▶ **Problem**: Repeat, exactly, the run of lines that opens with the line containing "imported = [obj" and closes with the line containing "GROOVE_Z = (45.45, 43.97, 42.5, 41.02)", and leave all other lines out.

▶ **Data excerpt**:
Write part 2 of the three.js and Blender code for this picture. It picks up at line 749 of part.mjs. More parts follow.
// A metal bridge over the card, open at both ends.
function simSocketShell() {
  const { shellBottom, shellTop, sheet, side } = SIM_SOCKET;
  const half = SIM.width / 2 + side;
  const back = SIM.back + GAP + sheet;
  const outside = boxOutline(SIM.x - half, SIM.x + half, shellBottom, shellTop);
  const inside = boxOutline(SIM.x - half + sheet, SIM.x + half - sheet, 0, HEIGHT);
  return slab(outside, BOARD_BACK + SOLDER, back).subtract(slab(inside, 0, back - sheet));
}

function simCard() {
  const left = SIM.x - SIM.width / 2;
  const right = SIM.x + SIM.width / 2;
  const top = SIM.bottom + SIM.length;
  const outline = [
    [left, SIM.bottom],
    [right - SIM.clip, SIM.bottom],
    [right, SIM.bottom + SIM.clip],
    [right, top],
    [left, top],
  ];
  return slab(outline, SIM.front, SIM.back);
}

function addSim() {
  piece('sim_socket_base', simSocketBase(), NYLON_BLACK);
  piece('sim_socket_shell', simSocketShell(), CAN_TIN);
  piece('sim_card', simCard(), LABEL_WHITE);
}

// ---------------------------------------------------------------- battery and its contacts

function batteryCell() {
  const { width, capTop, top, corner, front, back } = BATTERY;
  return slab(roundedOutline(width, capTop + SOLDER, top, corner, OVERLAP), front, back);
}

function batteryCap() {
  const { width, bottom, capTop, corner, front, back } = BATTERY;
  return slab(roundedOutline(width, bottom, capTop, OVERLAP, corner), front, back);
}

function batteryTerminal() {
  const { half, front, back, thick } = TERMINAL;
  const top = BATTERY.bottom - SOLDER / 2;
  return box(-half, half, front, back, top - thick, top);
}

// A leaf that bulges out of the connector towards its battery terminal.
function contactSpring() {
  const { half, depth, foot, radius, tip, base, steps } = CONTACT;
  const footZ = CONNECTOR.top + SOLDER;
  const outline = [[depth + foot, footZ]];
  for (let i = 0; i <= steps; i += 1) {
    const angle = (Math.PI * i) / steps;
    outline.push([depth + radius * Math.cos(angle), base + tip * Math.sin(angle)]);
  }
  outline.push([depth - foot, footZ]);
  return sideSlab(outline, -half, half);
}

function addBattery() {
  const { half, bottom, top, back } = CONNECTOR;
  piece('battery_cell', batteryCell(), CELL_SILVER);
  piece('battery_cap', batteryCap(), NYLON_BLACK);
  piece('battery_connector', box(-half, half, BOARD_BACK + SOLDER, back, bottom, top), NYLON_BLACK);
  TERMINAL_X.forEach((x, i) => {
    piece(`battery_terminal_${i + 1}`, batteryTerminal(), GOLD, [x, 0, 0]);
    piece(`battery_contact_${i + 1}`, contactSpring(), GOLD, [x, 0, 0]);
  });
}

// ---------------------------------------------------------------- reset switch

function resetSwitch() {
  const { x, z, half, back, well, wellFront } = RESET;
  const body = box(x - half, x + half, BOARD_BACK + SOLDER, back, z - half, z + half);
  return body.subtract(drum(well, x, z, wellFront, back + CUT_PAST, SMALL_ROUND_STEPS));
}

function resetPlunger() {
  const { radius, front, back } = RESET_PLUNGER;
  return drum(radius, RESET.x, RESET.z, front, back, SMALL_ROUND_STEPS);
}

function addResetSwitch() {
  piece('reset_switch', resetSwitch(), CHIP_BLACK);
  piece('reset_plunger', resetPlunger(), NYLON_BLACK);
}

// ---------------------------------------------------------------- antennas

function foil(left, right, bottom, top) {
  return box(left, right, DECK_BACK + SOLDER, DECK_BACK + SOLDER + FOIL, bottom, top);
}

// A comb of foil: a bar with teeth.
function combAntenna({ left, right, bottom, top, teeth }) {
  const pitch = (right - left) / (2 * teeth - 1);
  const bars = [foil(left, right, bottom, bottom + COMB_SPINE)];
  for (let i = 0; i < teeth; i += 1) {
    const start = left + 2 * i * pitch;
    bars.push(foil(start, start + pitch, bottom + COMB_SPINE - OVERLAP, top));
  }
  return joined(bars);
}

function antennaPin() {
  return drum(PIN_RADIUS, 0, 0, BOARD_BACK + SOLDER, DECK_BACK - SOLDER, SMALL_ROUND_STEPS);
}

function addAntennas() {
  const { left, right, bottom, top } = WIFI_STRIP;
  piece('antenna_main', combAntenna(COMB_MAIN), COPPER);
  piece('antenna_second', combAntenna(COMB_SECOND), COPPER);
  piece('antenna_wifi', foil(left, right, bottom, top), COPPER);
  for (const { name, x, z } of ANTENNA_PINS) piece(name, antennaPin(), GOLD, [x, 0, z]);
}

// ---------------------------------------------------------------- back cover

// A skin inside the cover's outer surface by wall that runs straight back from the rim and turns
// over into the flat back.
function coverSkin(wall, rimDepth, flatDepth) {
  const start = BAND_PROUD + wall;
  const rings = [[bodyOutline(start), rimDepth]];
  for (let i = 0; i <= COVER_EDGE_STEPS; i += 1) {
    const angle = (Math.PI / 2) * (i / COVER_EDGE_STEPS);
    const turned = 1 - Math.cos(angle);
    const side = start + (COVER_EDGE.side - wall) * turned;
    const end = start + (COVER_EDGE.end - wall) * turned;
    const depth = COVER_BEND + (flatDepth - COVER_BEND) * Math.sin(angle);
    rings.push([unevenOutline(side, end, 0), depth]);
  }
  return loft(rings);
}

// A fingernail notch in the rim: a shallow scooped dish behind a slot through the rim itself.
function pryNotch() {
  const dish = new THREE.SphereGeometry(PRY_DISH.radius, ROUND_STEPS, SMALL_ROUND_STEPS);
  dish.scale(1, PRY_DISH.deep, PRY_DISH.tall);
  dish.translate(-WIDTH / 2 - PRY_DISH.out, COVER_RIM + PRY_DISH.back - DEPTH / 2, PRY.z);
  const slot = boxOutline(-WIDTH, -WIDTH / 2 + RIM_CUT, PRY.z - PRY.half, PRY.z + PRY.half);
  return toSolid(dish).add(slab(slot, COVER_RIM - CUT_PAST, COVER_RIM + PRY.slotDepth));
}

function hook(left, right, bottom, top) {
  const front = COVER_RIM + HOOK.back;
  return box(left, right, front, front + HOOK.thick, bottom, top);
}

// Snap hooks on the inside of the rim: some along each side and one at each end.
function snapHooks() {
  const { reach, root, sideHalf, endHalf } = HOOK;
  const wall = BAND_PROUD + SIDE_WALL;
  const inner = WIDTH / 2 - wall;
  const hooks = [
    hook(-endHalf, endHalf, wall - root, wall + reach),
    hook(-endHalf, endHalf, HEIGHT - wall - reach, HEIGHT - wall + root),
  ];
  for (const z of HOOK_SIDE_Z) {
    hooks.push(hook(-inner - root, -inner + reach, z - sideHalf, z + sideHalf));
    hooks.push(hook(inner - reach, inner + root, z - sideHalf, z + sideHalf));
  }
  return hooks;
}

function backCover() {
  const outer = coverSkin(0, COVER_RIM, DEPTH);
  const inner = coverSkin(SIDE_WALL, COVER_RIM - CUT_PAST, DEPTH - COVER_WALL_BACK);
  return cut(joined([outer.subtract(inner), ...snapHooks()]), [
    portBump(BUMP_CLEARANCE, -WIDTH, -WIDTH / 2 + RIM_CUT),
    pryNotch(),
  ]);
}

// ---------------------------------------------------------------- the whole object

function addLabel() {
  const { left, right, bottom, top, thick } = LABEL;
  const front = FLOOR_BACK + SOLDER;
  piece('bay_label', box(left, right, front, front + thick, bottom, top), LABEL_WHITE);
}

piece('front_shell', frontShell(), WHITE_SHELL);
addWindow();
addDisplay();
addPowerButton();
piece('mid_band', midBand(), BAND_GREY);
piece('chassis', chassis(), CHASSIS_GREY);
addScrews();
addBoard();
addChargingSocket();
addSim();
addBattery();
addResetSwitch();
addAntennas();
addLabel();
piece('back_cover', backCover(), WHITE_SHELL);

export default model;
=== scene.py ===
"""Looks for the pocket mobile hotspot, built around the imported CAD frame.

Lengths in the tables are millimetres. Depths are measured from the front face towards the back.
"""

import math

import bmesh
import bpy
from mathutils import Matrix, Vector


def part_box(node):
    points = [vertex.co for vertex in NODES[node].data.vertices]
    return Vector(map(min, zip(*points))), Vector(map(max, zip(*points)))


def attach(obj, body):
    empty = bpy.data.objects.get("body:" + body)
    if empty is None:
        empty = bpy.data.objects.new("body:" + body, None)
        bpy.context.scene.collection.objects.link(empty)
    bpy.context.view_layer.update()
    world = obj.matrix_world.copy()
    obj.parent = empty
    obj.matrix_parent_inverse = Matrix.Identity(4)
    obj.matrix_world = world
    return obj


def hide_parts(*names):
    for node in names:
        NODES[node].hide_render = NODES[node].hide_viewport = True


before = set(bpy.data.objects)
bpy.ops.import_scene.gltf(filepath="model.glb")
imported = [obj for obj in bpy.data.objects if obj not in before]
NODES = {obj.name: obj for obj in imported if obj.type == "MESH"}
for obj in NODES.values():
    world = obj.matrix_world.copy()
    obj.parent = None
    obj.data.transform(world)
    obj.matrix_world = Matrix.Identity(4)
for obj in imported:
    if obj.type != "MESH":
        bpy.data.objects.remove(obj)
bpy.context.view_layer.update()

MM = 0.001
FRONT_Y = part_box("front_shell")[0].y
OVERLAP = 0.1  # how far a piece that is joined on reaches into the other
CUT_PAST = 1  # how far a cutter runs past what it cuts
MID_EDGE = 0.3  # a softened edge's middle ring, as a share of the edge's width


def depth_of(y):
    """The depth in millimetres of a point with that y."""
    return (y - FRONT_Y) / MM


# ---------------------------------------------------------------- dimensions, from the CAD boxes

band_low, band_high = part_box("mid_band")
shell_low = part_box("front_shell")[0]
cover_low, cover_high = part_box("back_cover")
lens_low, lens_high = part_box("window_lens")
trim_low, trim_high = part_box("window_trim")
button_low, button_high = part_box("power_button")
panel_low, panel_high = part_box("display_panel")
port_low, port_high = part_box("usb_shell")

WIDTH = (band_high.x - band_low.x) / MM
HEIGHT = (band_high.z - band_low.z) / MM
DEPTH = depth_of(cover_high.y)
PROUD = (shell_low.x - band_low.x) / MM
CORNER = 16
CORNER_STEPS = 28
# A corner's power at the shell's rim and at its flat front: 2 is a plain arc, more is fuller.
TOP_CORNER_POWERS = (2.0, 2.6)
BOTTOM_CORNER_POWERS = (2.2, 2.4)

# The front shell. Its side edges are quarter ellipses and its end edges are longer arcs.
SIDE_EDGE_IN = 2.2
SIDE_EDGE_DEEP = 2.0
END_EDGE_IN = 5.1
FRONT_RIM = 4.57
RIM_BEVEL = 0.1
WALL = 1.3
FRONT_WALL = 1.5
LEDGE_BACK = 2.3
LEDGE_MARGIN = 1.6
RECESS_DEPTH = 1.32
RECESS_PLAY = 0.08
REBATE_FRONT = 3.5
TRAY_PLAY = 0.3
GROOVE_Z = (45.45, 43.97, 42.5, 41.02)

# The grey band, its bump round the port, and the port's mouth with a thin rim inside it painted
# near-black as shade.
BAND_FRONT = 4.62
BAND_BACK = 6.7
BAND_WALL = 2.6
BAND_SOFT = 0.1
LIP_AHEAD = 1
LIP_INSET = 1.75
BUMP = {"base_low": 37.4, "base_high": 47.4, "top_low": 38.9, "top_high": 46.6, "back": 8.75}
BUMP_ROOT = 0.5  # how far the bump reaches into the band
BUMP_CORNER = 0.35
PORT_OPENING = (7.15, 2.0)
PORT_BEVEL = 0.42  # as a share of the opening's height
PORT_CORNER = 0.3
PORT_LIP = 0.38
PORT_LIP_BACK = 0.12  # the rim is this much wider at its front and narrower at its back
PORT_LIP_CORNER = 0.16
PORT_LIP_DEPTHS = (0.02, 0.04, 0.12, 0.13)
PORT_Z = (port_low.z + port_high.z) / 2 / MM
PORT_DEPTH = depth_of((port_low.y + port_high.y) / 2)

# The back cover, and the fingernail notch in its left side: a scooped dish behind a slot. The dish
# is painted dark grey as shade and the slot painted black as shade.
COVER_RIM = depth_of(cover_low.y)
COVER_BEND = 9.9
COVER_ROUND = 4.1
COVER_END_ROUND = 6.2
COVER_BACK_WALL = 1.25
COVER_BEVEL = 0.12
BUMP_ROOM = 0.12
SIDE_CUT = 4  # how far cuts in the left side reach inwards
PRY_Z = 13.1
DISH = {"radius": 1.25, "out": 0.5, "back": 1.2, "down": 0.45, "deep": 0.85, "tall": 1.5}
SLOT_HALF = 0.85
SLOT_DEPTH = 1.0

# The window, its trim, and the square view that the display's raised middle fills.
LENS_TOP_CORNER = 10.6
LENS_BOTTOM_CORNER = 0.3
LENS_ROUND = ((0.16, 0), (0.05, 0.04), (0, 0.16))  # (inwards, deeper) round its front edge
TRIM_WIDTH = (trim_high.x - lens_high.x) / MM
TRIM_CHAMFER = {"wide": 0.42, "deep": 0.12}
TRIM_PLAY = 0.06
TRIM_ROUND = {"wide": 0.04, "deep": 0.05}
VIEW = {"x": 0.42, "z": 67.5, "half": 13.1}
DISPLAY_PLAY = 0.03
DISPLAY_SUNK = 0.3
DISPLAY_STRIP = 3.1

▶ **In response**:
imported = [obj for obj in bpy.data.objects if obj not in before]
NODES = {obj.name: obj for obj in imported if obj.type == "MESH"}
for obj in NODES.values():
    world = obj.matrix_world.copy()
    obj.parent = None
    obj.data.transform(world)
    obj.matrix_world = Matrix.Identity(4)
for obj in imported:
    if obj.type != "MESH":
        bpy.data.objects.remove(obj)
bpy.context.view_layer.update()

MM = 0.001
FRONT_Y = part_box("front_shell")[0].y
OVERLAP = 0.1  # how far a piece that is joined on reaches into the other
CUT_PAST = 1  # how far a cutter runs past what it cuts
MID_EDGE = 0.3  # a softened edge's middle ring, as a share of the edge's width


def depth_of(y):
    """The depth in millimetres of a point with that y."""
    return (y - FRONT_Y) / MM


# ---------------------------------------------------------------- dimensions, from the CAD boxes

band_low, band_high = part_box("mid_band")
shell_low = part_box("front_shell")[0]
cover_low, cover_high = part_box("back_cover")
lens_low, lens_high = part_box("window_lens")
trim_low, trim_high = part_box("window_trim")
button_low, button_high = part_box("power_button")
panel_low, panel_high = part_box("display_panel")
port_low, port_high = part_box("usb_shell")

WIDTH = (band_high.x - band_low.x) / MM
HEIGHT = (band_high.z - band_low.z) / MM
DEPTH = depth_of(cover_high.y)
PROUD = (shell_low.x - band_low.x) / MM
CORNER = 16
CORNER_STEPS = 28
# A corner's power at the shell's rim and at its flat front: 2 is a plain arc, more is fuller.
TOP_CORNER_POWERS = (2.0, 2.6)
BOTTOM_CORNER_POWERS = (2.2, 2.4)

# The front shell. Its side edges are quarter ellipses and its end edges are longer arcs.
SIDE_EDGE_IN = 2.2
SIDE_EDGE_DEEP = 2.0
END_EDGE_IN = 5.1
FRONT_RIM = 4.57
RIM_BEVEL = 0.1
WALL = 1.3
FRONT_WALL = 1.5
LEDGE_BACK = 2.3
LEDGE_MARGIN = 1.6
RECESS_DEPTH = 1.32
RECESS_PLAY = 0.08
REBATE_FRONT = 3.5
TRAY_PLAY = 0.3
GROOVE_Z = (45.45, 43.97, 42.5, 41.02)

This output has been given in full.